**RAW DATA**
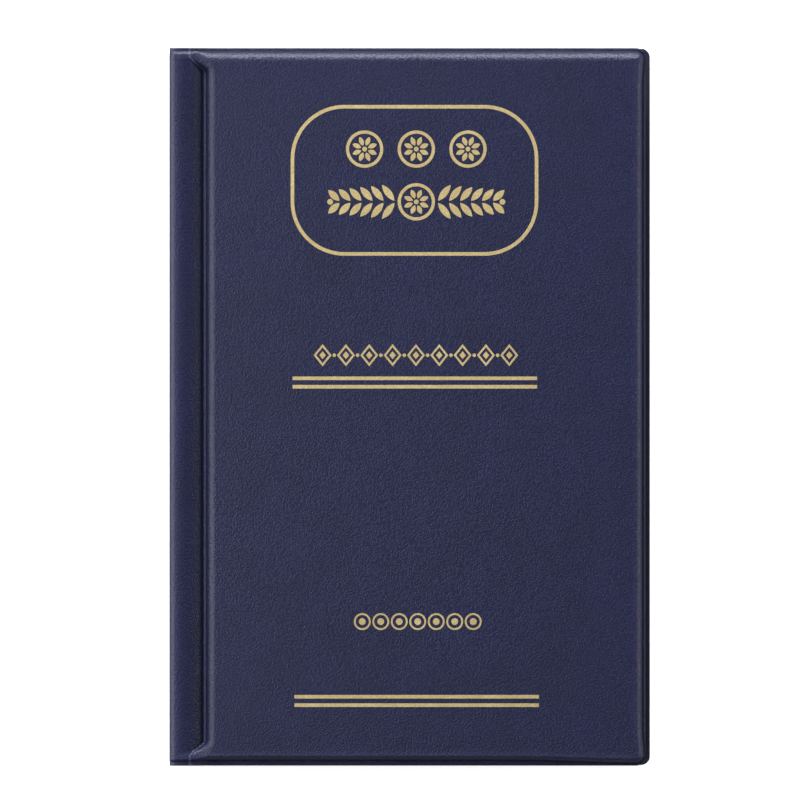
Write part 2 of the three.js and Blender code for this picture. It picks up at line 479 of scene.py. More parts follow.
class Effects:
    """The shared effects, each one node group that is made once."""

    def __init__(self) -> None:
        """Makes the three groups."""
        self.grain = self.make_grain()
        self.mottle = self.make_mottle()
        self.specks = self.make_specks()

    @staticmethod
    def make_grain() -> bpy.types.ShaderNodeTree:
        """Pebbled grain of embossed sheet.

        Returns:
            A group that takes Vector, Scale and Wander and gives Height and Pores.
        """
        inputs = {"Vector": None, "Scale": 1000.0, "Wander": 0.0003}
        group, tree, source, out = new_group("pebble_grain", inputs, ("Height", "Pores"))
        vector, scale = source["Vector"], source["Scale"]
        drift = tree.add("TexNoise", {"Vector": vector, "Scale": tree.times(scale, 0.6), "Detail": 2.0})
        middle = (0.5, 0.5, 0.5)
        centred = tree.add("VectorMath", {0: drift.outputs["Color"], 1: middle}, operation="SUBTRACT")
        moved = tree.add("VectorMath", {0: centred.outputs[0]}, operation="SCALE")
        tree.feed(moved, "Scale", source["Wander"])
        place = tree.add("VectorMath", {0: vector, 1: moved.outputs[0]}, operation="ADD").outputs[0]
        cell_inputs = {"Vector": place, "Scale": scale, "Smoothness": 0.35}
        cells = tree.add("TexVoronoi", cell_inputs, feature="SMOOTH_F1").outputs["Distance"]
        fine_inputs = {"Vector": vector, "Scale": tree.times(scale, 2.3), "Detail": 3.0, "Roughness": 0.6}
        fine = tree.add("TexNoise", fine_inputs).outputs[0]
        dome = tree.span(cells, 0.05, 0.7, 1.0, 0.0)
        tree.feed(out, "Height", tree.math("ADD", tree.times(dome, 0.7), tree.times(fine, 0.45)))
        tree.feed(out, "Pores", tree.span(cells, 0.35, 0.65))
        return group

    @staticmethod
    def make_mottle() -> bpy.types.ShaderNodeTree:
        """Slow and fine variation of a tone.

        Returns:
            A group that takes Vector, Scale and Contrast and gives Mask, about 0.5 on average.
        """
        inputs = {"Vector": None, "Scale": 40.0, "Contrast": 1.0}
        group, tree, source, out = new_group("tone_mottle", inputs, ("Mask",))
        vector, scale = source["Vector"], source["Scale"]
        slow = tree.add("TexNoise", {"Vector": vector, "Scale": scale, "Detail": 3.0}).outputs[0]
        fine_inputs = {"Vector": vector, "Scale": tree.times(scale, 19.0), "Detail": 4.0}
        fine = tree.add("TexNoise", fine_inputs).outputs[0]
        both = tree.math("ADD", tree.times(slow, 0.5), tree.times(fine, 0.5))
        lifted = tree.times(tree.math("SUBTRACT", both, 0.5), source["Contrast"])
        tree.feed(out, "Mask", tree.math("ADD", lifted, 0.5, clamp=True))
        return group

    @staticmethod
    def make_specks() -> bpy.types.ShaderNodeTree:
        """Sparse specks of dust and lint.

        Returns:
            A group that takes Vector, Scale, Size and Share and gives Mask.
        """
        inputs = {"Vector": None, "Scale": 120.0, "Size": 0.03, "Share": 0.05}
        group, tree, source, out = new_group("dust_specks", inputs, ("Mask",))
        cells = tree.add("TexVoronoi", {"Vector": source["Vector"], "Scale": source["Scale"]})
        luck = tree.add("SeparateColor", {0: cells.outputs["Color"]}).outputs[0]
        chosen = tree.math("LESS_THAN", luck, source["Share"])
        away = tree.math("DIVIDE", cells.outputs["Distance"], source["Size"])
        close = tree.math("SUBTRACT", 1.0, away, clamp=True)
        tree.feed(out, "Mask", tree.math("MULTIPLY", chosen, close, clamp=True))
        return group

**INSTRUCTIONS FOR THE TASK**
Only the lines from the beginning of the material above through the line with "of embossed sheet." are wanted; extract them exactly.

**FULL OUTPUT**
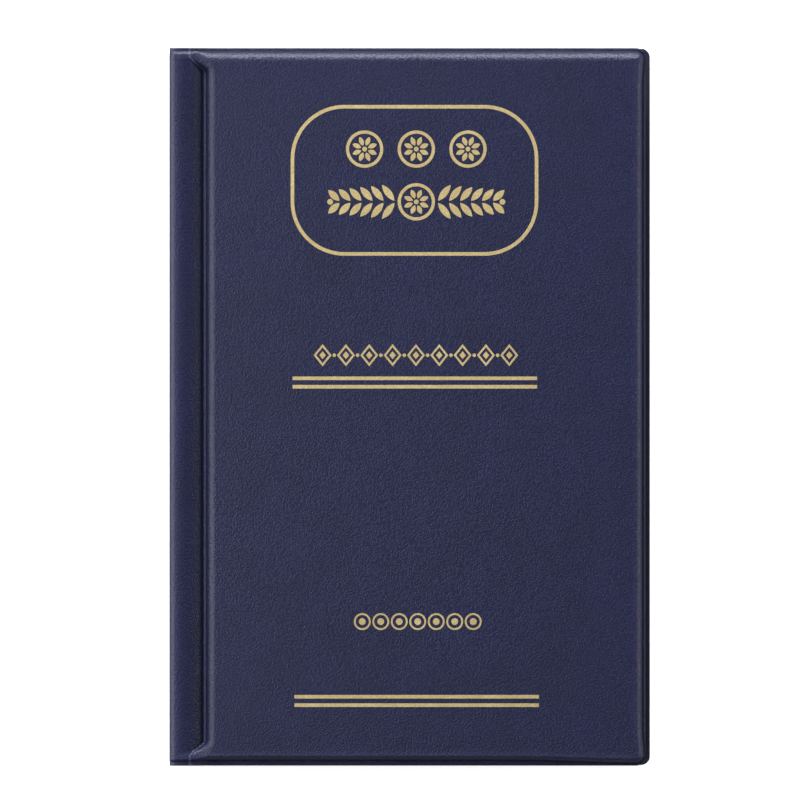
Write part 2 of the three.js and Blender code for this picture. It picks up at line 479 of scene.py. More parts follow.
class Effects:
    """The shared effects, each one node group that is made once."""

    def __init__(self) -> None:
        """Makes the three groups."""
        self.grain = self.make_grain()
        self.mottle = self.make_mottle()
        self.specks = self.make_specks()

    @staticmethod
    def make_grain() -> bpy.types.ShaderNodeTree:
        """Pebbled grain of embossed sheet.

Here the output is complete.